If you missed the women’s battle royal on NXT last Tuesday, you missed something really special.

Many of the participants in the match to determine who will challenge NXT Women’s Champion Lyra Valkyria have been in the spotlight but nothing more prominent than NXT.

We are talking about up and coming superstars like Arianna Grace, Fallon Henley, Kelani Jordan, Lash Legend, Lola Vice, Tatum Paxley and others. To boost them and lead them were those with more experience like Blair Davenport, Gigi Dolin and Roxanne Perez.

It was a fun and well-booked, well-executed match by everyone involved. The highlight for me was Kelani Jordan, who has such a bright future ahead of her in WWE, borrowing a page from Kofi Kingston’s book creatively reentering the battle royal fray from outside the ring.

The match proved why NXT has the best women’s division in all of wrestling besides the underappreciated Stardom promotion out of Japan. Comparatively, TNT and the WWE main roster do a relatively decent job and AEW, sadly, continues to fall out of the sky like the Hindenburg airship but with the pilots and some of the crew oblivious to the impending crash.

The NXT women’s battle royal brought to mind the last few AEW women’s matches I have seen like Willow Nightingale versus Kris Statlander on the Zero Hour for Worlds End and how even though they feature talented women the bouts are generally subpar, have an extraordinary amount of botches and didn’t represent the individual talents very well at all. What can you expect from the talent, though, when matches are reportedly thrown together, with little time for preparation?

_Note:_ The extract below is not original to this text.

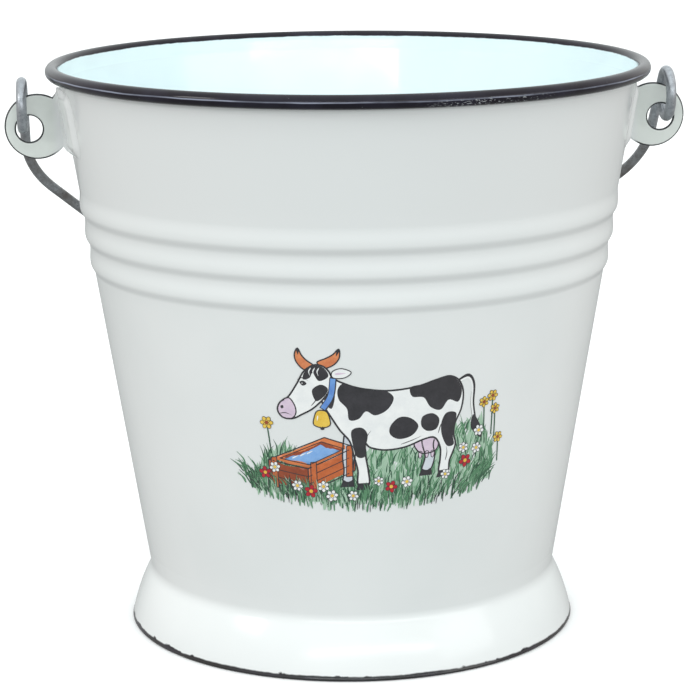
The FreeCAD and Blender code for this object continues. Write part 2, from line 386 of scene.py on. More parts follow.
ABOVE_BEADS_M = (0.178, 0.225)    # painted shade: the outside turns greyer between these heights, darker towards the top
PINHOLE_CELLS = 17.0              # per metre; one cell in seven holds a pinhole
BORDER_SOFT_M = 0.0002
CURL_OFF_WALL_M = (0.0003, 0.0008)  # this far off the wall's cone the rim turns dark
CURL_CLOSED_M = (0.2704, 0.2708)    # and above this height it is dark all round
EAR_PLATE_M = (0.1395, 0.1425)    # the ear turns from foot to plate this far from the middle
EYES_M = (0.226, 0.244)           # painted shade and stains on the bow give way to clean eye zinc between these heights
SCUFF_AZIMUTH = -70.0             # the rim is scuffed in front, to the right of the middle


def from_axis(n):
    """Distance from the pail's axis."""
    flat = n.vector("MULTIPLY", n.place, (1.0, 1.0, 0.0))
    return n.vector("LENGTH", flat, (0.0, 0.0, 0.0), "Value")


def wall_cone(n):
    """Radius of the wall's outer face, without the beads, at the height that is shaded."""
    return n.axis("Z") * WALL_TAPER + WALL_BASE_R * MM


def inside_pail(n):
    """1 on the rim's inner face and on the bottom, 0 on outer faces. It leaves out the beads."""
    within = n.math("LESS_THAN", from_axis(n), wall_cone(n) - SHEET / 2 * MM)
    return within * n.math("GREATER_THAN", n.axis("Z"), (PAN_UNDERSIDE_Z + 0.5) * MM)


def white_enamel_colour(n, inside=None):
    """Cool white, greyer outside with painted shade high up, bluer inside, drifting, with a few
    pinholes.
    """
    drift = n.ramp(n.noise(14.0), 0.3, 0.7)
    outer = n.mix(drift, OUTER_WHITE, OUTER_SHADE)
    # painted shade: the outer white turns greyer above the beads
    outer = n.mix(n.ramp(n.axis("Z"), *ABOVE_BEADS_M), outer, OUTER_PAINTED_SHADE)
    inner = n.mix(drift, INNER_WHITE, INNER_SHADE)
    white = n.mix(inside_pail(n) if inside is None else inside, outer, inner)
    chosen = n.ramp(n.axis("X", n.cells(PINHOLE_CELLS, "Color")), 0.86, 0.87)
    pinhole = n.ramp(n.cells(PINHOLE_CELLS), 0.0075, 0.012, 1.0, 0.0) * chosen
    return n.mix(pinhole, white, PINHOLE)


def enamel_relief(n):
    """Long, faint waves of dipped enamel and a fine orange peel."""
    return n.bump(n.noise(22.0, 2.0) + n.noise(420.0, 2.0) * 0.03, 0.0007, 0.4)


def enamel_gloss(n, smooth=0.13, rough=0.22):
    return n.ramp(n.noise(60.0, 4.0), 0.25, 0.75, smooth, rough)


def white_enamel(name, inside=None):
    n = material_nodes(name)
    return n.finish(white_enamel_colour(n, inside), enamel_gloss(n), enamel_relief(n), coat=0.25)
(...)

The AEW women’s division has tanked so badly, is in such awful shape, that I would say it is time to remove the division from broadcast television entirely. AEW should overhaul the entire infrastructure surrounding the division from the coaches to whomever the bookers are and soft relaunch it when it is ready to return.

AEW is full of great women wrestlers like Toni Storm, Deonna Purrazzo, Dr. Britt Baker, D.M.D., Hikaru Shida, Jamie Hayter (and her big hair), Taya Valkyrie, Penelope Ford, Saraya, Serena Deeb, Thunder Rosa, and more. AEW should be leading the way with those veterans taking the less experienced but impressive talents like Mariah May, Skye Blue, Willow Nightingale, Kris Statlander and Julia Hart under their wings. The missing parts of the equation are strong leadership, meticulous organization and a direction with goals.

In a way, I feel badly for the women in AEW who are trying to pull their weight but are victims of circumstances beyond their control. I don’t feel badly though for those who continue to delude themselves into thinking everything is rainbows and unicorns in Tony Khan’s Toyland. Most criticizing the product are not “trolls” or a “haters”. They are actual wrestling fans who want the AEW women and its division to be treated and featured better than they are now, including myself. I want AEW to be on the level of Stardom or NXT.

At the end of December, some of the AEW women’s locker room posted a video defending themselves. They did shine a light on the despicable behavior by some fans and some in the industry such as judging someone’s in-ring talent based solely on their looks or sex-appeal. What they didn’t do, though, is address the legitimate criticism or issues within their division. It didn’t respond to that at all. It served more as a deflection than anything else.

What was particularly curious were the remarks of Kris Statlander who said:

No matter how hard I try, how hard I work, you don’t know what I’ve been through. I blew out both my knees for this. I try so hard. Why won’t the internet like us? What do we do? What do you need from us? How much do I need to hurt myself for you?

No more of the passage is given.